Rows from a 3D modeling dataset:
--------------------

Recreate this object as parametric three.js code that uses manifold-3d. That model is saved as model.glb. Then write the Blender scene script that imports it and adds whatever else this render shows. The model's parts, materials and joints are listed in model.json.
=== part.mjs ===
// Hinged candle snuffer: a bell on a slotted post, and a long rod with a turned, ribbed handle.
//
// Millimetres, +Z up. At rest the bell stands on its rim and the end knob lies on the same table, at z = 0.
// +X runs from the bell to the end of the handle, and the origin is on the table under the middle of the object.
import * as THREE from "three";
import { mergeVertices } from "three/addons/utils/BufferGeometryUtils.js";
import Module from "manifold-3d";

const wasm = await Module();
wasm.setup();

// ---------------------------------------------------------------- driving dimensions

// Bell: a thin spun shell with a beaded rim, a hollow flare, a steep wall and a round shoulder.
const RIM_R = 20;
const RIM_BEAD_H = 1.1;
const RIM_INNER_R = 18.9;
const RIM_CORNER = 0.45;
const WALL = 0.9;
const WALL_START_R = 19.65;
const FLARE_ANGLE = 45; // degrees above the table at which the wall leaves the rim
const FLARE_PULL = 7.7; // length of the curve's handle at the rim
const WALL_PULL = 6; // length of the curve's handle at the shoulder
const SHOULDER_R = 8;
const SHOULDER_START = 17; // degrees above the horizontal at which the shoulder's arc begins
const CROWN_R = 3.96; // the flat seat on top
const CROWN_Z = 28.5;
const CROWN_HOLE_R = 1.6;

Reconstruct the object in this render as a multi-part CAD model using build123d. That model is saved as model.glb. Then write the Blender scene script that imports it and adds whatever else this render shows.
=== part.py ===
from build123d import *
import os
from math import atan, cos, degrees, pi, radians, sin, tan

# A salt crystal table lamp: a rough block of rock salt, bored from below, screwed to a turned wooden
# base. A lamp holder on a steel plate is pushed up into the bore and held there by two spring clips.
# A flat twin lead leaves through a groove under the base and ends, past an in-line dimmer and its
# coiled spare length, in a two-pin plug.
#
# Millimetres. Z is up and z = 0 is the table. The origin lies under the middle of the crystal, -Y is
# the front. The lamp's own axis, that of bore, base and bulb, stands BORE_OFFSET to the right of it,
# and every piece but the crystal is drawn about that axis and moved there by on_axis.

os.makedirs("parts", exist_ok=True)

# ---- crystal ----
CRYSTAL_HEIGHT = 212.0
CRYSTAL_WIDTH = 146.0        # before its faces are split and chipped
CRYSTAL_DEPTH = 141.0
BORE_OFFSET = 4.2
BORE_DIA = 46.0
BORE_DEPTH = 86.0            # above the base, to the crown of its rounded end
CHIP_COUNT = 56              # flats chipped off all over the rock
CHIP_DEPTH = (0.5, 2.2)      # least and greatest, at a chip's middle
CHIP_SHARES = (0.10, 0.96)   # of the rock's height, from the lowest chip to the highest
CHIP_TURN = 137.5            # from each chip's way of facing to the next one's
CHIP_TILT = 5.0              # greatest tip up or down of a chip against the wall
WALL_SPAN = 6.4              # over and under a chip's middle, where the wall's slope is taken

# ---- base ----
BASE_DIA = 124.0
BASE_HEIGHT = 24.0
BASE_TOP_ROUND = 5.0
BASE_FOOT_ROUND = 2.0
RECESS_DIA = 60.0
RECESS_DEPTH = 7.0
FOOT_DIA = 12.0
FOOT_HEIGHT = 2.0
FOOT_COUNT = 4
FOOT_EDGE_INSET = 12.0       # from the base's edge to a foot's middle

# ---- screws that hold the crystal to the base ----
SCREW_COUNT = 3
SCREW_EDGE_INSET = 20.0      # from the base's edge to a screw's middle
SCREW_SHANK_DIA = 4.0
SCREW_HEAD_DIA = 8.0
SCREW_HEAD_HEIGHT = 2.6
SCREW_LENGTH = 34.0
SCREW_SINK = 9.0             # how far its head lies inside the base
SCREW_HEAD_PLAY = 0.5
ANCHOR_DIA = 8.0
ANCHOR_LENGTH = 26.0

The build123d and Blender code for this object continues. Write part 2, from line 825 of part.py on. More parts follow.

--------------------

**Problem statement**
Your task is to repeat the data exactly; please include every line.

**Result of this exercise**
Recreate this object as parametric three.js code that uses manifold-3d. That model is saved as model.glb. Then write the Blender scene script that imports it and adds whatever else this render shows. The model's parts, materials and joints are listed in model.json.
=== part.mjs ===
// Hinged candle snuffer: a bell on a slotted post, and a long rod with a turned, ribbed handle.
//
// Millimetres, +Z up. At rest the bell stands on its rim and the end knob lies on the same table, at z = 0.
// +X runs from the bell to the end of the handle, and the origin is on the table under the middle of the object.
import * as THREE from "three";
import { mergeVertices } from "three/addons/utils/BufferGeometryUtils.js";
import Module from "manifold-3d";

const wasm = await Module();
wasm.setup();

// ---------------------------------------------------------------- driving dimensions

// Bell: a thin spun shell with a beaded rim, a hollow flare, a steep wall and a round shoulder.
const RIM_R = 20;
const RIM_BEAD_H = 1.1;
const RIM_INNER_R = 18.9;
const RIM_CORNER = 0.45;
const WALL = 0.9;
const WALL_START_R = 19.65;
const FLARE_ANGLE = 45; // degrees above the table at which the wall leaves the rim
const FLARE_PULL = 7.7; // length of the curve's handle at the rim
const WALL_PULL = 6; // length of the curve's handle at the shoulder
const SHOULDER_R = 8;
const SHOULDER_START = 17; // degrees above the horizontal at which the shoulder's arc begins
const CROWN_R = 3.96; // the flat seat on top
const CROWN_Z = 28.5;
const CROWN_HOLE_R = 1.6;

Reconstruct the object in this render as a multi-part CAD model using build123d. That model is saved as model.glb. Then write the Blender scene script that imports it and adds whatever else this render shows.
=== part.py ===
from build123d import *
import os
from math import atan, cos, degrees, pi, radians, sin, tan

# A salt crystal table lamp: a rough block of rock salt, bored from below, screwed to a turned wooden
# base. A lamp holder on a steel plate is pushed up into the bore and held there by two spring clips.
# A flat twin lead leaves through a groove under the base and ends, past an in-line dimmer and its
# coiled spare length, in a two-pin plug.
#
# Millimetres. Z is up and z = 0 is the table. The origin lies under the middle of the crystal, -Y is
# the front. The lamp's own axis, that of bore, base and bulb, stands BORE_OFFSET to the right of it,
# and every piece but the crystal is drawn about that axis and moved there by on_axis.

os.makedirs("parts", exist_ok=True)

# ---- crystal ----
CRYSTAL_HEIGHT = 212.0
CRYSTAL_WIDTH = 146.0        # before its faces are split and chipped
CRYSTAL_DEPTH = 141.0
BORE_OFFSET = 4.2
BORE_DIA = 46.0
BORE_DEPTH = 86.0            # above the base, to the crown of its rounded end
CHIP_COUNT = 56              # flats chipped off all over the rock
CHIP_DEPTH = (0.5, 2.2)      # least and greatest, at a chip's middle
CHIP_SHARES = (0.10, 0.96)   # of the rock's height, from the lowest chip to the highest
CHIP_TURN = 137.5            # from each chip's way of facing to the next one's
CHIP_TILT = 5.0              # greatest tip up or down of a chip against the wall
WALL_SPAN = 6.4              # over and under a chip's middle, where the wall's slope is taken

# ---- base ----
BASE_DIA = 124.0
BASE_HEIGHT = 24.0
BASE_TOP_ROUND = 5.0
BASE_FOOT_ROUND = 2.0
RECESS_DIA = 60.0
RECESS_DEPTH = 7.0
FOOT_DIA = 12.0
FOOT_HEIGHT = 2.0
FOOT_COUNT = 4
FOOT_EDGE_INSET = 12.0       # from the base's edge to a foot's middle

# ---- screws that hold the crystal to the base ----
SCREW_COUNT = 3
SCREW_EDGE_INSET = 20.0      # from the base's edge to a screw's middle
SCREW_SHANK_DIA = 4.0
SCREW_HEAD_DIA = 8.0
SCREW_HEAD_HEIGHT = 2.6
SCREW_LENGTH = 34.0
SCREW_SINK = 9.0             # how far its head lies inside the base
SCREW_HEAD_PLAY = 0.5
ANCHOR_DIA = 8.0
ANCHOR_LENGTH = 26.0

The build123d and Blender code for this object continues. Write part 2, from line 825 of part.py on. More parts follow.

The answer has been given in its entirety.